To best illustrate why we should focus on what we are doing for our finances, rather than what they are doing for us, I have a perfect example of a previous client from early in my career of how “blinded” we sometimes are to our personal impact on our finances. Enjoy!

In 2016, I was fresh out of college and working in my first role as a financial advisor with a client I had inherited from another advisor working at the same firm.  I was fairly confident in my ability to handle this meeting, as it was just a check-up on a couple of retirement accounts held at our firm which I had prepared notes on and we planned to additionally go through his 401(k) statement which he would be bringing in. It would be a quick, and fairly simple meeting… so I thought.

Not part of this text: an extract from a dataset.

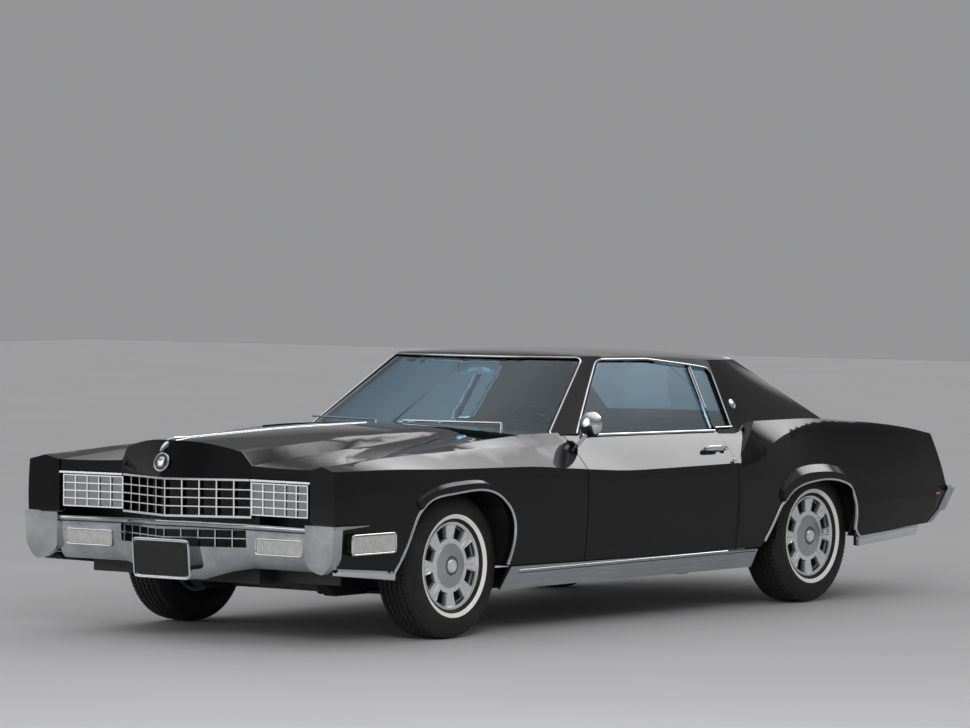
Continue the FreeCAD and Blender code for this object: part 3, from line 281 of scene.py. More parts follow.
def dress(name, material):  # a carried-over node: its finish, joined vertices and crisp edges
    item = nodes[name]
    item.data.materials.clear()
    item.data.materials.append(material)
    item.data.polygons.foreach_set("use_smooth", np.ones(len(item.data.polygons), bool))
    weld = item.modifiers.new("weld", "WELD")
    weld.merge_threshold = finish["weld"]
    split = item.modifiers.new("crisp", "EDGE_SPLIT")
    split.split_angle = math.radians(finish["crisp"])


for name in nodes:
    dress(name, looks[slotOf.get(name, "satin_black")])
# painted shade: the lamp door panels behind the bars get a darker copy of the brushed bright metal
lampPanelShade = brushedMetal("lampPanelShadedSilver", (0.2, 0.205, 0.21), (0.28, 0.285, 0.29), 0.38,
                          (60, 60, 500), 0.1)
barBright = plainCoat("grilleBars", (0.84, 0.85, 0.86), (0.92, 0.92, 0.93), 0.24, 0.32,
                      7, 90, 0.01, Metallic=0.5)
grilleDark = polished("grilleShade", (0.05, 0.05, 0.052), (0.09, 0.09, 0.092), 0.3, 0.45)
# painted shade: the bumpers get a darker copy of the bright chrome
shadedBumperChrome = polished("shadedBumperChrome", (0.4, 0.41, 0.43), (0.64, 0.65, 0.67), 0.04, 0.1)
for name, material in (("grille", grilleDark), ("headlamp_door_left", lampPanelShade),
                       ("headlamp_door_right", lampPanelShade), ("front_bumper", shadedBumperChrome),
                       ("rear_bumper", shadedBumperChrome)):
    nodes[name].data.materials[0] = material
print("stage: nodes dressed")

middleY = 1663.5  # from the front axle to the middle of the car, in millimetres
axleHeight = 353  # and the tyres' radius
farOut, farBack = 1200, 5200  # beside and behind the car, where points lie before they are thrown on to it
reach = 3000  # how far back from its point each ray starts
chromed, darkTrim = looks["chrome"], looks["trim"]
sides = (("left", 1), ("right", -1))


# surfaces: grids of points in millimetres from the front axle's middle on the ground

def skin(points, closeRows=False, closeColumns=False, capEnds=False):  # a grid of points made into quads
    rows, columns = points.shape[:2]
    downs, rights = np.arange(rows - (not closeRows)), np.arange(columns - (not closeColumns))
    r, c = np.meshgrid(downs, rights, indexing="ij")
    down, across = (r + 1) % rows, (c + 1) % columns
    quads = np.stack([r * columns + c, r * columns + across, down * columns + across, down * columns + c], -1)
    ends = [np.arange(columns)[::-1], np.arange((rows - 1) * columns, rows * columns)] if capEnds else []
    return points.reshape(-1, 3), quads.reshape(-1, 4), ends


def piece(name, shells, material, body, crisp=30, bevel=0, masks=None):  # shells joined into one part
    count, places, faces = 0, [], []
    for points, quads, ends in shells:
        places.append(points)
        faces += (quads + count).tolist() + [(end + count).tolist() for end in ends]
        count += len(points)
    mesh = bpy.data.meshes.new(name)
    mesh.from_pydata(((np.concatenate(places) - (0, middleY, 0)) / 1000).tolist(), [], faces)
    outward = bmesh.new()
    outward.from_mesh(mesh)
    bmesh.ops.recalc_face_normals(outward, faces=outward.faces)
    outward.to_mesh(mesh)
    outward.free()
    for label, values in (masks or {}).items():
        field = mesh.attributes.new(label, "FLOAT", "POINT")
        field.data.foreach_set("value", np.asarray(values, np.float32))
    mesh.polygons.foreach_set("use_smooth", np.ones(len(mesh.polygons), bool))
    mesh.materials.append(material)
    item = bpy.data.objects.new(name, mesh)
    scene.collection.objects.link(item)
    if bevel:
        rounding = item.modifiers.new("rounding", "BEVEL")
        rounding.width, rounding.segments = bevel / 1000, 2
    split = item.modifiers.new("crisp", "EDGE_SPLIT")
    split.split_angle = math.radians(crisp)
    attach(item, body)
    return item


def bright(name, shells, body, crisp=40, bevel=0):  # a piece of bright trim
    return piece(name, shells, chromed, body, crisp, bevel)


def handed(points, sign):  # points or a direction given for the left side, on either side
    return np.asarray(points, float) * (sign, 1, 1)


def flipped(shell):  # the same shell on the other side of the car
    points, quads, ends = shell
    return points * (-1, 1, 1), quads, ends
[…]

The client had arrived and we began by walking through his 401(k) statement as that was his primary account for saving for retirement which didn’t take very long, and he was quite proud of his investment picks in the account, “everything’s gone up, a lot” he said.  Next we moved on to the accounts held at the firm I was working for, and immediately after looking at the statement he said “we have a problem here… what am I paying you for if my accounts have barely gone up since the last time we met?”. I froze… I had never met this client before, I was not the one who invested his accounts to start, and nothing was too out of line with what was expected within his accounts.. What did we do wrong?  So there I sat with the two statements in front of me, and it was such an obvious answer to his question I felt like a rookie (which I was at the time) for not noticing the answer was right in front of me the whole time… his 401(k)investments didn’t outperform the accounts invested with our firm, but his 401(k) contributions had already been maximized for the year, while the account held at our firm hadn’t been contributed to in over two years! He was focused on the “big number” his statement was showing him, not on the fine details of how the number was being generated, and I am sure he is not alone in doing so. At least we had something to laugh about for the remainder of his meeting.

Moral of the story is, we need to realize what inputs we can control to reach our goals, and make the most of carrying out those actions.  In this case, we celebrated his accomplishment of maxing out his 401(k) and sometimes he can make a bigger impact in a year than the market can on his accounts.  Whether it is saving for retirement, getting in shape, pursuing education… it all starts with focusing on the inputs we can make impact on, and let the rest take care of itself.